• The task:
Exactly reproduce each line of the listing that follows.

* START Recorded information *

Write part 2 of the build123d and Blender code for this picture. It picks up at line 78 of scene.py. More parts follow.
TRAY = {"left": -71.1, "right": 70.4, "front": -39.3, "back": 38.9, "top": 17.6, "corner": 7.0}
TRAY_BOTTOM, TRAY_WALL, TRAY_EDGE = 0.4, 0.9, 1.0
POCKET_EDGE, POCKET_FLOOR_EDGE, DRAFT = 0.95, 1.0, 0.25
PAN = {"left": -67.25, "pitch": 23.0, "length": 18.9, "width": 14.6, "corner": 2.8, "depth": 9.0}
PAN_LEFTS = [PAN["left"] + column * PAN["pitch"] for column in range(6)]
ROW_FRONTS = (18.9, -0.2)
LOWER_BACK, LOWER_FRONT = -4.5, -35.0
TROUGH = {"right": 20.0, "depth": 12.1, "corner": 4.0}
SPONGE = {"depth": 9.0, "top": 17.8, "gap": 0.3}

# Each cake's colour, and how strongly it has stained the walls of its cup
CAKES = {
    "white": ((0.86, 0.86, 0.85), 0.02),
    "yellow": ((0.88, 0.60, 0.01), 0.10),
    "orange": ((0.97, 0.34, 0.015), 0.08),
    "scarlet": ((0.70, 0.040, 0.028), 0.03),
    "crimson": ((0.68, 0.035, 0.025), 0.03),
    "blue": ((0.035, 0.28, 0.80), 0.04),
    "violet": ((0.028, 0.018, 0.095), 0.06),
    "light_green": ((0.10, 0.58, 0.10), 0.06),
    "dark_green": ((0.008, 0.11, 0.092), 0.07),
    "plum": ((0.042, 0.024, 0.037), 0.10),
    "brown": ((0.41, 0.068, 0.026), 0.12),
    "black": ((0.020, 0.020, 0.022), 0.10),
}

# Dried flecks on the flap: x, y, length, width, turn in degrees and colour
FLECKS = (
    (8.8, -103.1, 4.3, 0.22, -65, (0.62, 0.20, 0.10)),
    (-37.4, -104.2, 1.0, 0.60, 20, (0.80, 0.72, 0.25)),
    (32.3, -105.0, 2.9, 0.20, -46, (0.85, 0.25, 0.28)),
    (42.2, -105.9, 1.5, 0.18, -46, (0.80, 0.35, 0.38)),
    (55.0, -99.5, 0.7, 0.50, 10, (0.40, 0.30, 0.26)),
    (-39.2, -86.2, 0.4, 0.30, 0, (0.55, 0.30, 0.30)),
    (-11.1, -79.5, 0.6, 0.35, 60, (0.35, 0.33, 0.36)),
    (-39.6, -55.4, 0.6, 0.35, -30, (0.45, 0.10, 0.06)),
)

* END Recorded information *

• Answer for this exercise:
Write part 2 of the build123d and Blender code for this picture. It picks up at line 78 of scene.py. More parts follow.
TRAY = {"left": -71.1, "right": 70.4, "front": -39.3, "back": 38.9, "top": 17.6, "corner": 7.0}
TRAY_BOTTOM, TRAY_WALL, TRAY_EDGE = 0.4, 0.9, 1.0
POCKET_EDGE, POCKET_FLOOR_EDGE, DRAFT = 0.95, 1.0, 0.25
PAN = {"left": -67.25, "pitch": 23.0, "length": 18.9, "width": 14.6, "corner": 2.8, "depth": 9.0}
PAN_LEFTS = [PAN["left"] + column * PAN["pitch"] for column in range(6)]
ROW_FRONTS = (18.9, -0.2)
LOWER_BACK, LOWER_FRONT = -4.5, -35.0
TROUGH = {"right": 20.0, "depth": 12.1, "corner": 4.0}
SPONGE = {"depth": 9.0, "top": 17.8, "gap": 0.3}

# Each cake's colour, and how strongly it has stained the walls of its cup
CAKES = {
    "white": ((0.86, 0.86, 0.85), 0.02),
    "yellow": ((0.88, 0.60, 0.01), 0.10),
    "orange": ((0.97, 0.34, 0.015), 0.08),
    "scarlet": ((0.70, 0.040, 0.028), 0.03),
    "crimson": ((0.68, 0.035, 0.025), 0.03),
    "blue": ((0.035, 0.28, 0.80), 0.04),
    "violet": ((0.028, 0.018, 0.095), 0.06),
    "light_green": ((0.10, 0.58, 0.10), 0.06),
    "dark_green": ((0.008, 0.11, 0.092), 0.07),
    "plum": ((0.042, 0.024, 0.037), 0.10),
    "brown": ((0.41, 0.068, 0.026), 0.12),
    "black": ((0.020, 0.020, 0.022), 0.10),
}

# Dried flecks on the flap: x, y, length, width, turn in degrees and colour
FLECKS = (
    (8.8, -103.1, 4.3, 0.22, -65, (0.62, 0.20, 0.10)),
    (-37.4, -104.2, 1.0, 0.60, 20, (0.80, 0.72, 0.25)),
    (32.3, -105.0, 2.9, 0.20, -46, (0.85, 0.25, 0.28)),
    (42.2, -105.9, 1.5, 0.18, -46, (0.80, 0.35, 0.38)),
    (55.0, -99.5, 0.7, 0.50, 10, (0.40, 0.30, 0.26)),
    (-39.2, -86.2, 0.4, 0.30, 0, (0.55, 0.30, 0.30)),
    (-11.1, -79.5, 0.6, 0.35, 60, (0.35, 0.33, 0.36)),
    (-39.6, -55.4, 0.6, 0.35, -30, (0.45, 0.10, 0.06)),
)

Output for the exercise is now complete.